Title: Ouyang Yuqian’s Mulan Joins the Army: The Wartime Propagandist and the Female Crossdresser
Stream: Film History
Presentation Type: Live-Stream Presentation
Carolyn FitzGerald, Auburn University, United States
Although playwright, film screenwriter, and actor Ouyang Yuqian initially planned to write a film about Hua Mulan based on Ming and Qing unofficial histories of the legend that would present a tragic vision of "a woman who opposes feudalism", he changed his mind and decided that it would be better to write a movie script that "boosted people’s moral" during the Second Sino-Japanese War (1937-45). Instead of sealing Mulan’s fate with her eventual suicide, he therefore depicted a romance between Mulan and fellow soldier Liu Yuandu, whom she marries at the end of the film.
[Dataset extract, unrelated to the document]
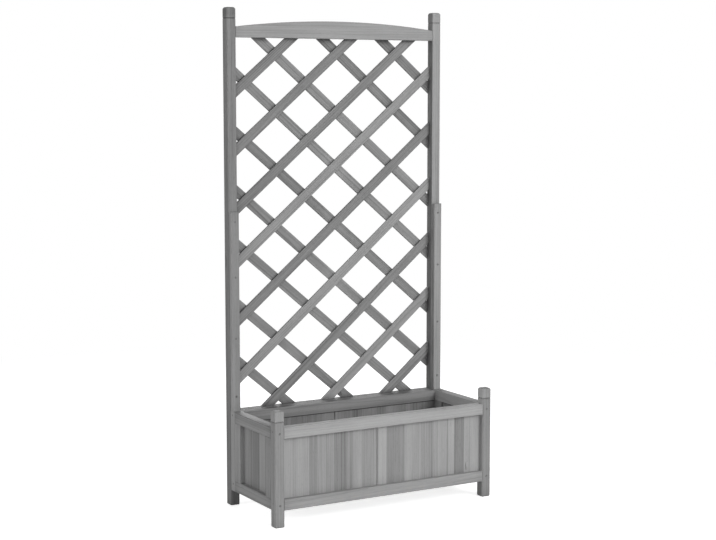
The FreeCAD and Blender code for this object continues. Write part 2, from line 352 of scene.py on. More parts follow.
@dataclass(frozen=True)
class Mark:
    """What one feature of the wood adds to its shade, its roughness and its height."""

    shade: float = 0.0
    rough: float = 0.0
    height: float = 0.0


@dataclass(frozen=True)
class StainedWood:
    """Planed softwood under a thin grey stain that lets the grain show."""

    dark: Colour = grey(0.085)
    light: Colour = grey(0.47)
    middle: float = 0.56
    roughness: float = 0.70
    specular: float = 0.22
    relief: float = 0.35
    relief_height: float = 0.5 * MM

    late: Mark = Mark(-0.12, 0.08, -0.35)
    streak: Mark = Mark(0.46, 0.0, 0.40)
    fibre: Mark = Mark(0.20, 0.25, 0.50)
    blotch: Mark = Mark(0.20)
    vein: Mark = Mark(-0.07)
    pore: Mark = Mark(-0.10, 0.0, -0.50)
    # line darkens the grain's own lines and also carries the painted shade collar.
    line: Mark = Mark(-1.0, 0.0, -1.0)
    end: Mark = Mark(-0.12)
    edge: Mark = Mark(0.07, -0.06)
    soak: Mark = Mark(-0.07)
    # Painted shade in the inner corners, with some dirt.
    corner_shade_and_dirt: Mark = Mark(-0.14, 0.10)
    knot: Mark = Mark(-0.45, 0.0, -0.40)

    plank_reach: Span = (3.0, 9.0)
    pith_aside: Span = (10.0 * MM, 60.0 * MM)
    pith_behind: Span = (25.0 * MM, 70.0 * MM)
    ring_gap: float = 4.2 * MM
    ring_lean: float = 0.012
    ring_wave: float = 9.0 * MM
    ring_sharpness: float = 3.0
    fade_waves: Span = (0.37, 0.7)
    fade_swing: float = 2.2
    fade_middle: float = 0.9
    fade_least: float = 0.15
    vein_range: Span = (0.08, 0.24)
    pore_range: Span = (0.14, 0.28)

    strip_step: float = 0.37
    strip_shift: float = 0.9
    strip_turn: float = 0.7
    strip_sideways: float = 0.05
    line_wave: float = 3.0 * MM
    line_waves: float = 9.0
    line_swing: float = 0.9
    line_middle: float = 0.85
    line_rim: Span = (1.0, 0.25)
    # The painted shade collar: its darkness, its half width in mm and its rim.
    shade_collar_depth: float = 0.22
    shade_collar_radius: float = 1.8
    shade_collar_rim: Span = (1.0, 0.3)
    head_range: Span = (-1.0, 1.0)
    knot_rim: Span = (1.25, 0.55)
    knot_reach: float = 5.0
    knot_push: float = 5.0 * MM

    face_range: Span = (0.6, 0.9)
    end_range: Span = (0.55, 0.85)
    edge_radius: float = 1.6 * MM
    edge_range: Span = (0.01, 0.22)
    edge_samples: int = 4
    soak_reach: float = 30.0 * MM
    corner_reach: float = 7.0 * MM
    corner_range: Span = (0.62, 0.10)
    corner_samples: int = 6

    def dress(self, name: str, cut: Cut, seed: int) -> bpy.types.Material:
        """Makes the material of one piece.

        Args:
            name: The piece's name, which the material gets too.
            cut: How the piece was cut from its plank.
            seed: What sets its grain apart from that of the other pieces.

        Returns:
            The material.
        """
        material = bpy.data.materials.new(name)
        graph = Graph(material)
        timber = Timber(graph, self, name, cut, seed)
        knots, push = timber.knots()
        blotch = timber.figure(Figure.BLOTCH)
        features = (
            (self.late, timber.late_wood(push)),
            (self.streak, timber.figure(Figure.STREAK)),
            (self.fibre, timber.figure(Figure.FIBRE)),
            (self.blotch, blotch),
            (self.vein, timber.figure(Figure.VEIN).step(*self.vein_range)),
            (self.pore, timber.figure(Figure.PORE).step(*self.pore_range)),
            # lines() holds the grain lines and the painted shade collar.
            (self.line, timber.lines()),
            (self.end, timber.end_face()),
            (self.edge, timber.edge()),
            (self.soak, timber.soak(blotch)),
            (self.corner_shade_and_dirt, timber.corner_shade_and_dirt()),
            (self.knot, knots),
        )
        # stain() also adds the painted light and shade of the left and upper faces and the head.
        shade = timber.stain() + self.middle
        rough: Number = self.roughness
        height: Number = 0.0
        for mark, feature in features:
            shade = feature * mark.shade + shade
            if mark.rough:
                rough = feature * mark.rough + rough
            if mark.height:
                height = feature * mark.height + height
        bump = graph.node("ShaderNodeBump", None, {
            "Strength": self.relief,
            "Distance": self.relief_height,
            "Height": height,
        })
        shader = graph.node("ShaderNodeBsdfPrincipled", None, {
            "Base Color": graph.blend(shade, self.dark, self.light),
            "Roughness": rough,
            "Specular IOR Level": self.specular,
            "Normal": bump.outputs["Normal"],
        })
        graph.finish("ShaderNodeOutputMaterial", shader)
        return material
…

Ouyang’s decision to write about a female warrior and add a happy ending to the Mulan legend marked a dramatic shift away from his pre-war dramas that had focused on the depiction of tragic women who were oppressed by their "feudal" families. In contrast, during the War of Resistance, Ouyang began to write about cross-dressed female warriors, such as Hua Mulan who successfully break away from their traditional families and devote themselves to fighting to defend the nation from foreign aggression. Ouyang’s switch from writing about oppressed women to portraying Mulan and other female warriors was also representative of a general trend in wartime culture. In this paper, I therefore use Ouyang as a case study to better understand intellectuals’ changing deployment of female symbols in response to the war.